→ **DESCRIPTION OF THE TASK**
List the lines of this listing that hold the word "piece".

[Rows from an object dataset]
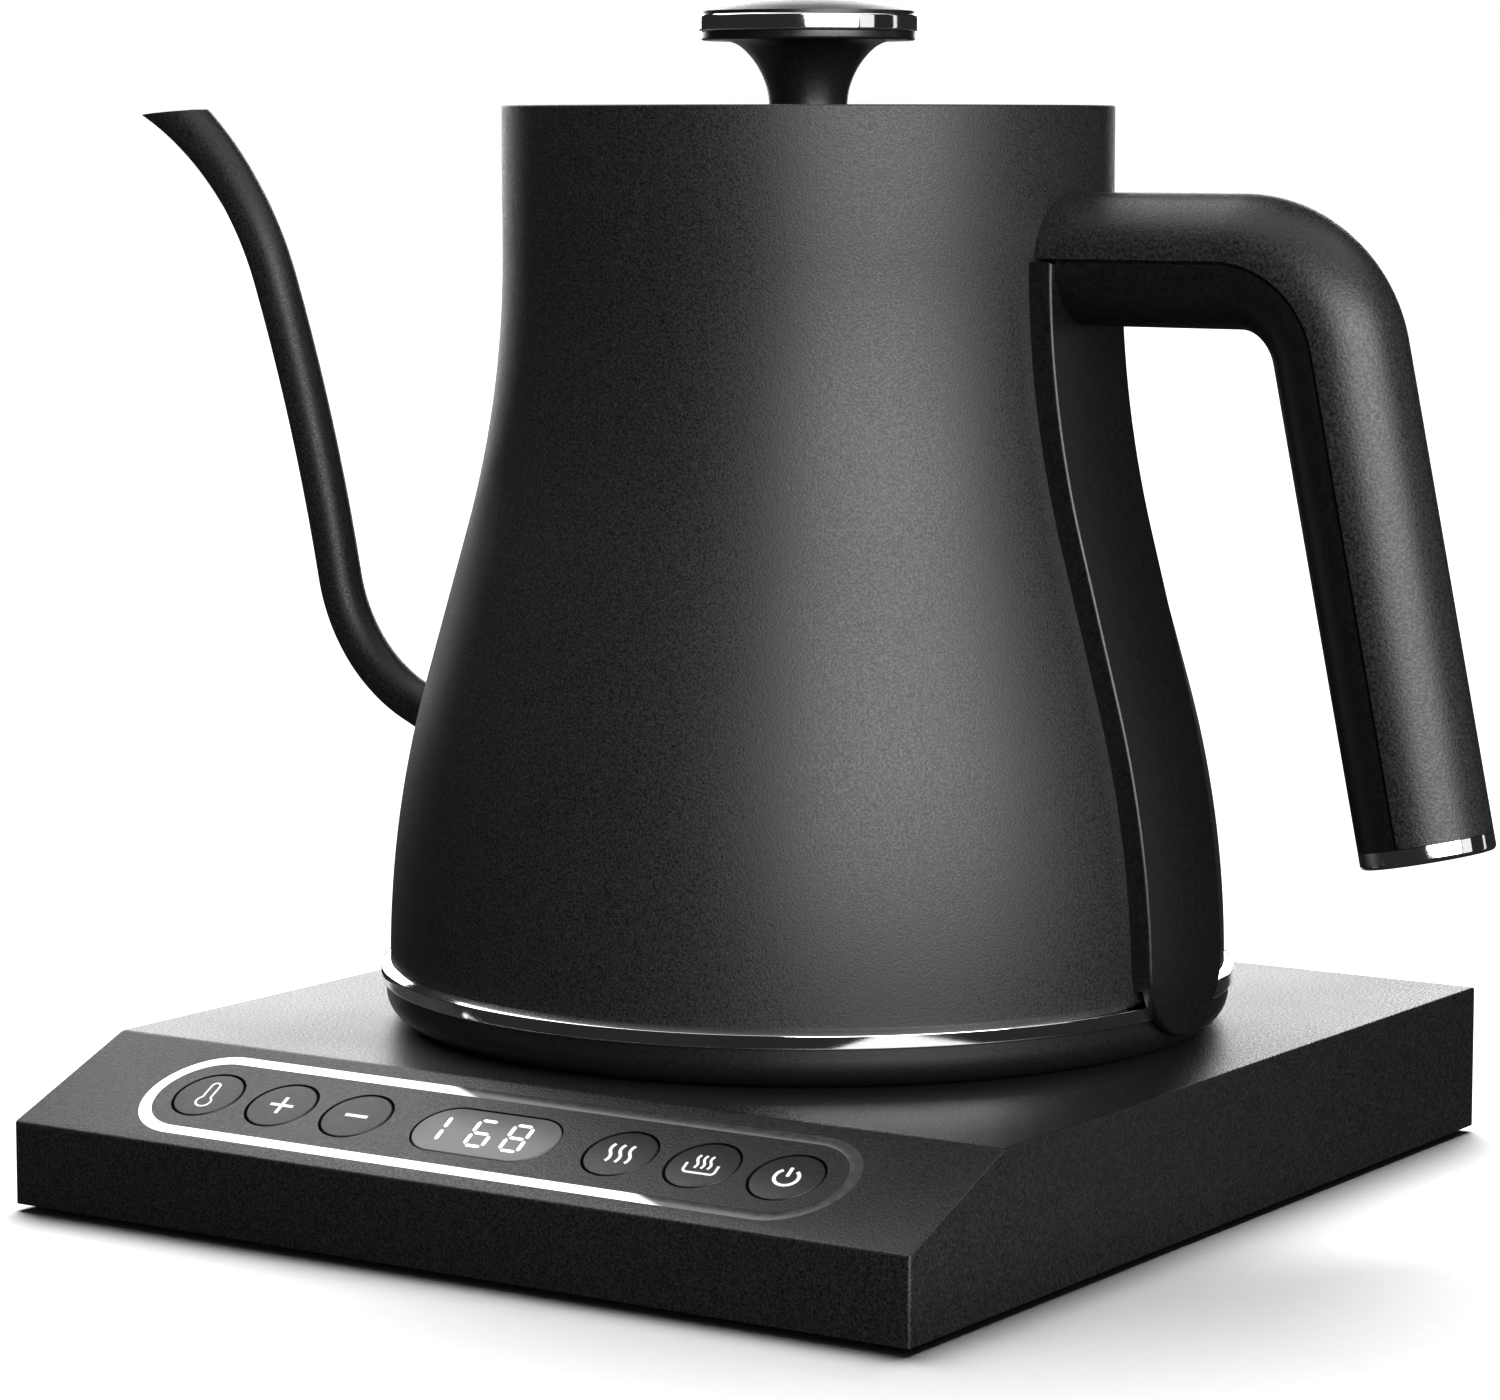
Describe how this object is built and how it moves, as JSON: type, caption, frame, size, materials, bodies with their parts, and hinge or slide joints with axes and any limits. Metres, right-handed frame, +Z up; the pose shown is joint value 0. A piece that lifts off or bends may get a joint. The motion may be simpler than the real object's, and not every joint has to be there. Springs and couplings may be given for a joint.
{
  "type": "gooseneck kettle",
  "caption": "Electric gooseneck kettle with a slender curved pouring tube, a bent side handle and a lift-off lid, on a square base with a sloping key panel.",
  "frame": {"origin": "on the table, under the middle of the object's bounding box, with the feet at z = 0", "axes": "+X from the spout towards the handle, +Y from the key panel towards the rear, +Z up"},
  "size_m": [0.2852, 0.1982, 0.2068],
  "materials": {
    "coated_steel": "matte black powder coat with a fine grain",
    "coated_handle": "matte black soft-touch coat with a fine grain",
    "smooth_plastic": "smooth satin black",
    "base_plastic": "matte black with a fine grain",
    "inner_plastic": "plain black moulding",
    "knob_plastic": "satin black",
    "button_plastic": "satin black with white symbols",
    "chrome": "polished",
    "stainless": "brushed stainless steel",
    "screw_steel": "plated steel",
    "aluminium": "bare",
    "contact_brass": "bare",
    "rubber": "matte",
    "display_glass": "smoked, glossy",
    "display_block": "display block",
    "light_guide": "milky light guide",
    "circuit_board": "green solder mask",
    "switch_parts": "plain",
    "transformer_core": "varnished laminations"
  },
  "bodies": {
    "base": {"base_cover": "base_plastic", "base_plate": "inner_plastic", "base_feet": "rubber", "base_screws": "screw_steel", "base_connector": "inner_plastic", "base_contacts": "contact_brass", "panel_board": "circuit_board", "board_screws": "screw_steel", "key_switches": "switch_parts", "display_window": "display_glass", "display_module": "display_block", "control_ring": "light_guide", "power_board": "circuit_board", "board_standoffs": "screw_steel", "relay": "inner_plastic", "transformer": "transformer_core", "buzzer": "inner_plastic", "cord_gland": "rubber"},
    "coupling": {"kettle_connector": "inner_plastic", "connector_pins": "contact_brass"},
    "kettle": {"body_shell": "coated_steel", "spout": "coated_steel", "lid_seat": "stainless", "trim_ring": "chrome", "foot_housing": "inner_plastic", "foot_screws": "screw_steel", "vessel_floor": "stainless", "heat_spreader": "aluminium", "heating_element": "stainless", "element_terminals": "stainless", "temperature_probe": "stainless", "probe_seal": "rubber", "thermal_cutout": "inner_plastic", "handle_shell": "coated_handle", "handle_insert": "smooth_plastic", "handle_strip": "smooth_plastic", "handle_core": "stainless", "handle_cap": "chrome", "cap_screw": "screw_steel"},
    "lid": {"lid_cover": "stainless", "lid_liner": "stainless", "lid_gasket": "rubber", "knob_stem": "knob_plastic", "knob_ring": "chrome", "knob_cap": "knob_plastic", "knob_washer": "stainless", "knob_screw": "screw_steel"},
    "button_temperature": {"button_temperature": "button_plastic"},
    "button_plus": {"button_plus": "button_plastic"},
    "button_minus": {"button_minus": "button_plastic"},
    "button_keep_warm": {"button_keep_warm": "button_plastic"},
    "button_boil": {"button_boil": "button_plastic"},
    "button_power": {"button_power": "button_plastic"}
  },
  "joints": [
    {"name": "kettle_lift", "type": "slide", "parent": "base", "child": "coupling", "axis": [0, 0, 1], "range_m": [0, 0.08]},
    {"name": "kettle_swivel", "type": "hinge", "parent": "coupling", "child": "kettle", "pos_m": [0.0097, 0.0114, 0.03], "axis": [0, 0, 1], "continuous": true},
    {"name": "lid_lift", "type": "slide", "parent": "kettle", "child": "lid", "axis": [0, 0, 1], "range_m": [0, 0.06]},
    {"name": "temperature_press", "type": "slide", "parent": "base", "child": "button_temperature", "axis": [0, 0.3776, -0.926], "range_m": [0, 0.0006], "stiffness_N_per_m": 400, "springref_m": -0.0015},
    {"name": "plus_press", "type": "slide", "parent": "base", "child": "button_plus", "axis": [0, 0.3776, -0.926], "range_m": [0, 0.0006], "stiffness_N_per_m": 400, "springref_m": -0.0015},
    {"name": "minus_press", "type": "slide", "parent": "base", "child": "button_minus", "axis": [0, 0.3776, -0.926], "range_m": [0, 0.0006], "stiffness_N_per_m": 400, "springref_m": -0.0015},
    {"name": "keep_warm_press", "type": "slide", "parent": "base", "child": "button_keep_warm", "axis": [0, 0.3776, -0.926], "range_m": [0, 0.0006], "stiffness_N_per_m": 400, "springref_m": -0.0015},
    {"name": "boil_press", "type": "slide", "parent": "base", "child": "button_boil", "axis": [0, 0.3776, -0.926], "range_m": [0, 0.0006], "stiffness_N_per_m": 400, "springref_m": -0.0015},
    {"name": "power_press", "type": "slide", "parent": "base", "child": "button_power", "axis": [0, 0.3776, -0.926], "range_m": [0, 0.0006], "stiffness_N_per_m": 400, "springref_m": -0.0015}
  ]
}
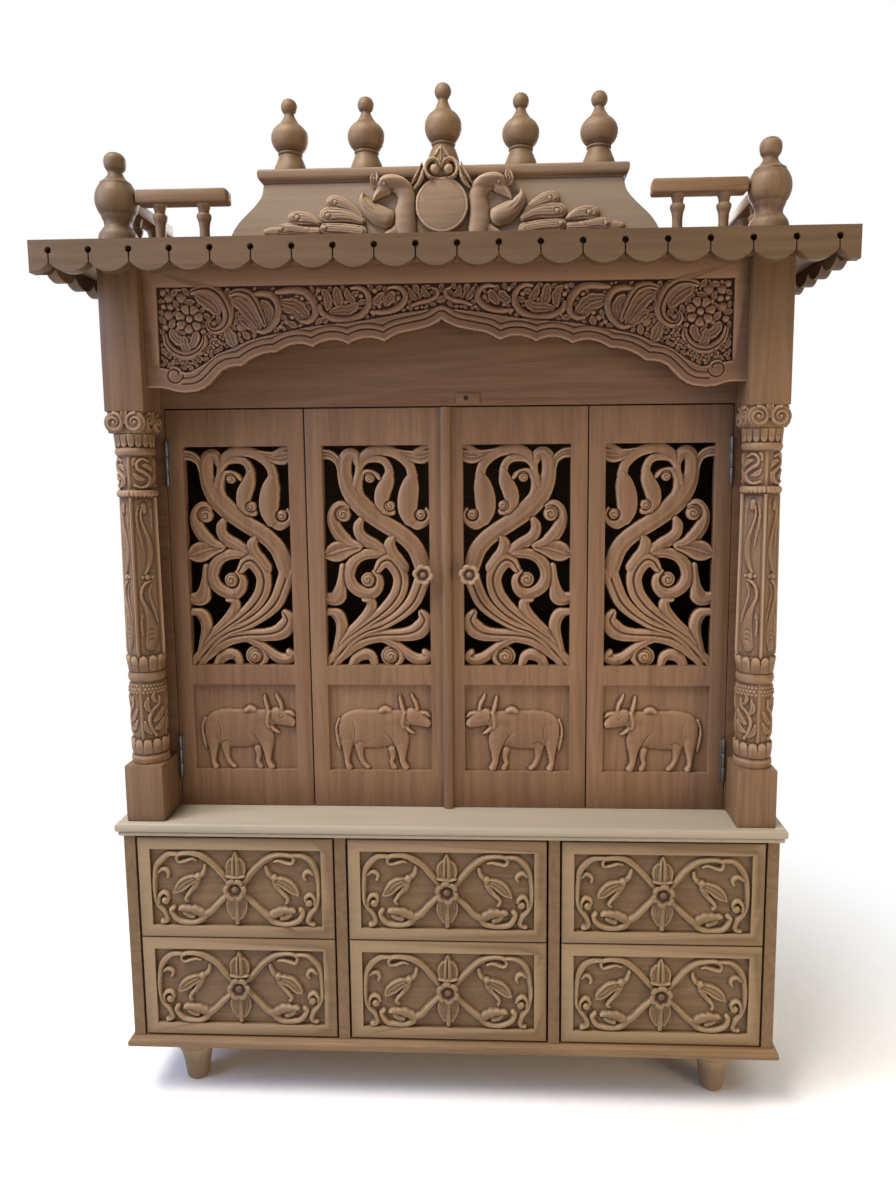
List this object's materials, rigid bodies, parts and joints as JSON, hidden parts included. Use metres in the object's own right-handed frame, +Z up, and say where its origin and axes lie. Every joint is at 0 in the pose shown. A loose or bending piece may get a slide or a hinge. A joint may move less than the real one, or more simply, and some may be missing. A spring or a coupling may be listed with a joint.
{
  "type": "carved wooden home temple with drawers",
  "caption": "Carved wooden home temple: a footed drawer base, a shrine with pierced folding doors between turned pillars, scalloped eaves and a crown with finials.",
  "frame": {"origin": "on the floor, midway across the width and midway between the front fascia and the back", "axes": "+Z up, +X to the right seen from the front, the front faces -Y"},
  "size_m": [1.186, 0.572, 1.6723],
  "materials": {
    "carved_wood": "satin, bare sanded",
    "hinge_steel": "satin"
  },
  "bodies": {
    "root": {"foot_front_left": "carved_wood", "foot_front_right": "carved_wood", "foot_back_left": "carved_wood", "foot_back_right": "carved_wood", "plinth_board": "carved_wood", "counter_top": "carved_wood", "base_back": "carved_wood", "base_side_left": "carved_wood", "base_side_right": "carved_wood", "base_divider_left": "carved_wood", "base_divider_right": "carved_wood", "pillar_left": "carved_wood", "pillar_right": "carved_wood", "upper_side_left": "carved_wood", "upper_side_right": "carved_wood", "upper_back": "carved_wood", "door_frame": "carved_wood", "arch_panel": "carved_wood", "door_leaf_outer_left": "carved_wood", "door_leaf_inner_left": "carved_wood", "door_leaf_inner_right": "carved_wood", "door_leaf_outer_right": "carved_wood", "door_astragal": "carved_wood", "door_knob_left": "carved_wood", "door_knob_right": "carved_wood", "hinge_left_lower": "hinge_steel", "hinge_left_upper": "hinge_steel", "hinge_right_lower": "hinge_steel", "hinge_right_upper": "hinge_steel", "roof_board": "carved_wood", "fascia_front": "carved_wood", "fascia_left": "carved_wood", "fascia_right": "carved_wood", "corner_finial_left": "carved_wood", "corner_finial_right": "carved_wood", "balustrade_front_left": "carved_wood", "balustrade_front_right": "carved_wood", "balustrade_side_left": "carved_wood", "balustrade_side_right": "carved_wood", "crown_body": "carved_wood", "crown_plate": "carved_wood", "crown_carving": "carved_wood", "crown_finial_1": "carved_wood", "crown_finial_2": "carved_wood", "crown_finial_3": "carved_wood", "crown_finial_4": "carved_wood", "crown_finial_5": "carved_wood"},
    "drawer_bottom_left": {"drawer_front_bottom_left": "carved_wood", "drawer_box_bottom_left": "carved_wood"},
    "drawer_bottom_middle": {"drawer_front_bottom_middle": "carved_wood", "drawer_box_bottom_middle": "carved_wood"},
    "drawer_bottom_right": {"drawer_front_bottom_right": "carved_wood", "drawer_box_bottom_right": "carved_wood"},
    "drawer_top_left": {"drawer_front_top_left": "carved_wood", "drawer_box_top_left": "carved_wood"},
    "drawer_top_middle": {"drawer_front_top_middle": "carved_wood", "drawer_box_top_middle": "carved_wood"},
    "drawer_top_right": {"drawer_front_top_right": "carved_wood", "drawer_box_top_right": "carved_wood"}
  },
  "joints": [
    {"name": "drawer_bottom_left_slide", "type": "slide", "parent": "root", "child": "drawer_bottom_left", "axis": [0, -1, 0], "range_m": [0, 0.3]},
    {"name": "drawer_bottom_middle_slide", "type": "slide", "parent": "root", "child": "drawer_bottom_middle", "axis": [0, -1, 0], "range_m": [0, 0.3]},
    {"name": "drawer_bottom_right_slide", "type": "slide", "parent": "root", "child": "drawer_bottom_right", "axis": [0, -1, 0], "range_m": [0, 0.3]},
    {"name": "drawer_top_left_slide", "type": "slide", "parent": "root", "child": "drawer_top_left", "axis": [0, -1, 0], "range_m": [0, 0.3]},
    {"name": "drawer_top_middle_slide", "type": "slide", "parent": "root", "child": "drawer_top_middle", "axis": [0, -1, 0], "range_m": [0, 0.3]},
    {"name": "drawer_top_right_slide", "type": "slide", "parent": "root", "child": "drawer_top_right", "axis": [0, -1, 0], "range_m": [0, 0.3]}
  ]
}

→ **EXERCISE RESPONSE**
Describe how this object is built and how it moves, as JSON: type, caption, frame, size, materials, bodies with their parts, and hinge or slide joints with axes and any limits. Metres, right-handed frame, +Z up; the pose shown is joint value 0. A piece that lifts off or bends may get a joint. The motion may be simpler than the real object's, and not every joint has to be there. Springs and couplings may be given for a joint.
List this object's materials, rigid bodies, parts and joints as JSON, hidden parts included. Use metres in the object's own right-handed frame, +Z up, and say where its origin and axes lie. Every joint is at 0 in the pose shown. A loose or bending piece may get a slide or a hinge. A joint may move less than the real one, or more simply, and some may be missing. A spring or a coupling may be listed with a joint.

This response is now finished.